La última novela del escritor y antropólogo Adolfo Colombres recrea una serie de exilios y fábulas eróticas inspirada en Las mil y una noches, y logra un delicado equilibrio entre fantasía y realidad.
› Por Omar Ramos
Al igual que en Las mil y una noches –la célebre recopilación de cuentos árabes, persas e hindúes–, en El exilio de Scherezade, de Adolfo Colombres, los relatos surgen el uno del otro, como cajas encerradas en otras cajas, con un lenguaje virtuoso en el que subyace una poesía implícita. Las descripciones sobre Medio Oriente fluyen precisas y convincentes –una cúpula de fondo de oro, damascos redondos y hojas de oropel, la luna ligeramente rojiza que bañaba aquel paraíso terrenal– se entrecruzan con el Tucumán de la inmigración sirio-libanesa del siglo XX. Su protagonista es Yasmine, una joven tucumana, nieta de Amira, una cristiana maronita de ascendencia árabe y dueña de un bagaje cultural exquisito, quien a pesar de ser cristiana dice que su religión literaria es el Islam. Y es ella quien le inculca a Yasmine las tradiciones de Oriente que van a fascinarla hasta convertirla en una Scherezade, la narradora que mantiene vivo el interés del cruel sultán y así, con astucia, logra salvar su vida.
En este texto Colombres, quien se graduó en Derecho en la UBA y realizó estudios de filosofía, literatura y antropología y publicó trece novelas, superpone el pretérito donde Yasmine niña fantasea con un país encantado frotando siete veces su pulsera de plata y turquesas como un Aladino, con un presente erótico que desemboca en una mujer abandonada por Omar, su marido, agotado por tanta fantasía sexual. La pareja vivía imaginando relaciones con otros como forma de incentivar el deseo, pero también como alejamiento de una realidad que termina por capturar y comprometer a Omar. Páginas adelante el entorno socio-político se explicita en una referencia directa a la última dictadura militar: “La gente desaparece como si se la tragara la tierra, secuestrada por el ejército”.
El exilio de la princesa Scherezade deviene en el exilio fantasioso de Yasmine, quien a su vez recibió los mitos y leyendas de sus abuelos árabes quienes no sufrieron la expulsión política sino la necesidad económica apremiante de encontrar un mejor porvenir en la Argentina. También la expulsión la sufre Omar, pero por otros motivos –él lo llama exilio conyugal– al abandonar a su mujer y a su hija Fátima para alejarse de su tierra natal e instalarse en una ciudad extraña.

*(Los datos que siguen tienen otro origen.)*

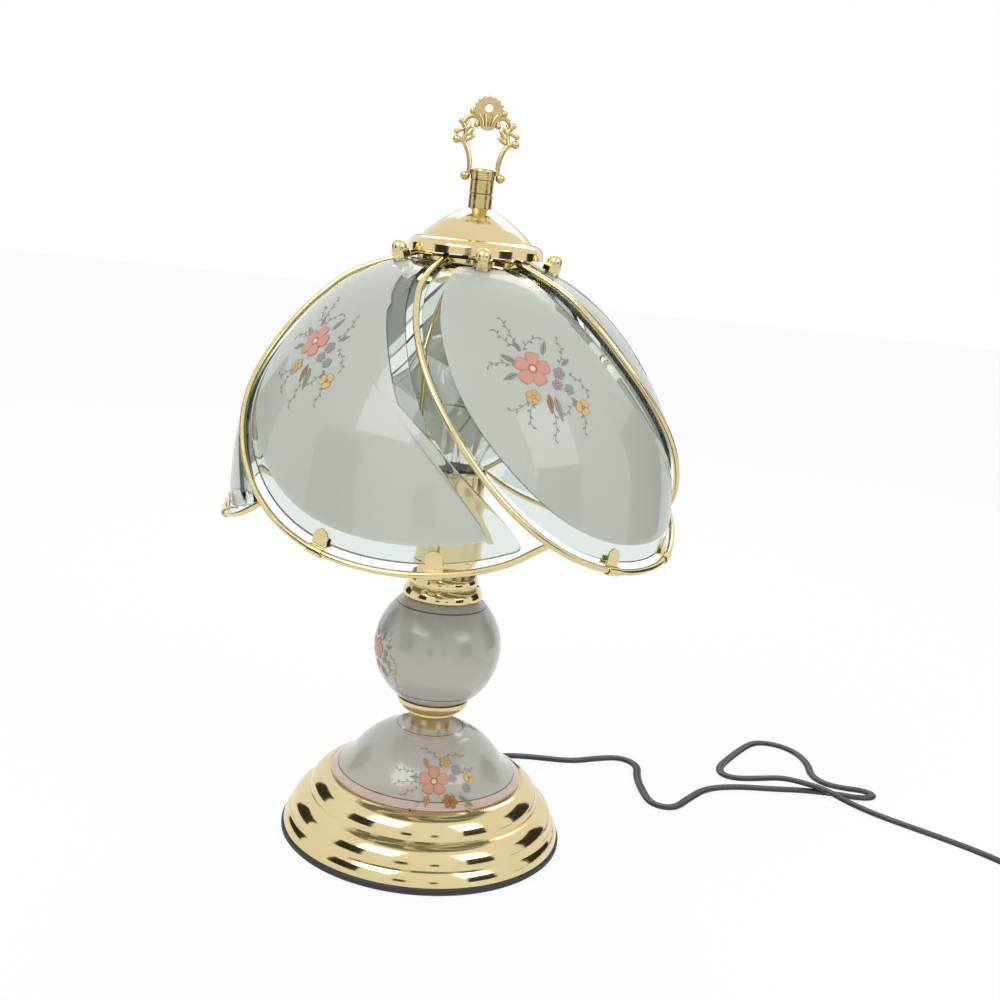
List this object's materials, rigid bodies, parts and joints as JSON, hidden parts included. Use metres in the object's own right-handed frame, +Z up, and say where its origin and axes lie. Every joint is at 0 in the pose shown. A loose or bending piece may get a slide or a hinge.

Si algún reparo se le puede hacer a esta excelente novela es la repetición de historias de parecido desarrollo y desenlace. Borges decía que no había escrito una novela porque la consideraba un género artificial, donde se describían demasiados paisajes y accesorios. En cambio en un cuento de Kipling o de Conrad todo puede ser necesario. Pero a pesar de algunos excedentes narrativos, lo esencial prevalece en esta novela. Detrás de la alegoría de los sueños y la imaginación de los protagonistas hay intensas reflexiones sobre el amor, la pasión, la posesión del cuerpo y del alma del otro, la fidelidad y la libertad de la mujer. “Rara vez los hombres aman la libertad de la mujer”, dice Yasmine. También el deseo, en sí una realidad intensa, puede ser un forma de alcanzar la felicidad, pregona Omar.
Se conjetura que la idea de El Aleph fue tomada por Borges de la narración El huevo de cristal, de H. G. Wells, quien a su vez se inspiró en un pasaje de Las mil y una noches, también referencia indudable para esta novela de Colombres que enlaza las historias de amor con el misterio y la reflexión que tal vez cabría extender a las tramas del Nobel turco Orhan Pamuk en Me llamo Rojo o en El libro negro.
Hacia el final de la novela los pasajes oníricos se intercalan con un espacio cruelmente real, conocido por todos los argentinos y asumido por muchos menos. En este plano como en el anterior del ensueño la buena literatura que propone Colombres se palpa, se huele, se oye, se degusta, se ve como el conocimiento de los sentidos que la abuela Amira le inculca a Yasmine en un exilio que no concluye.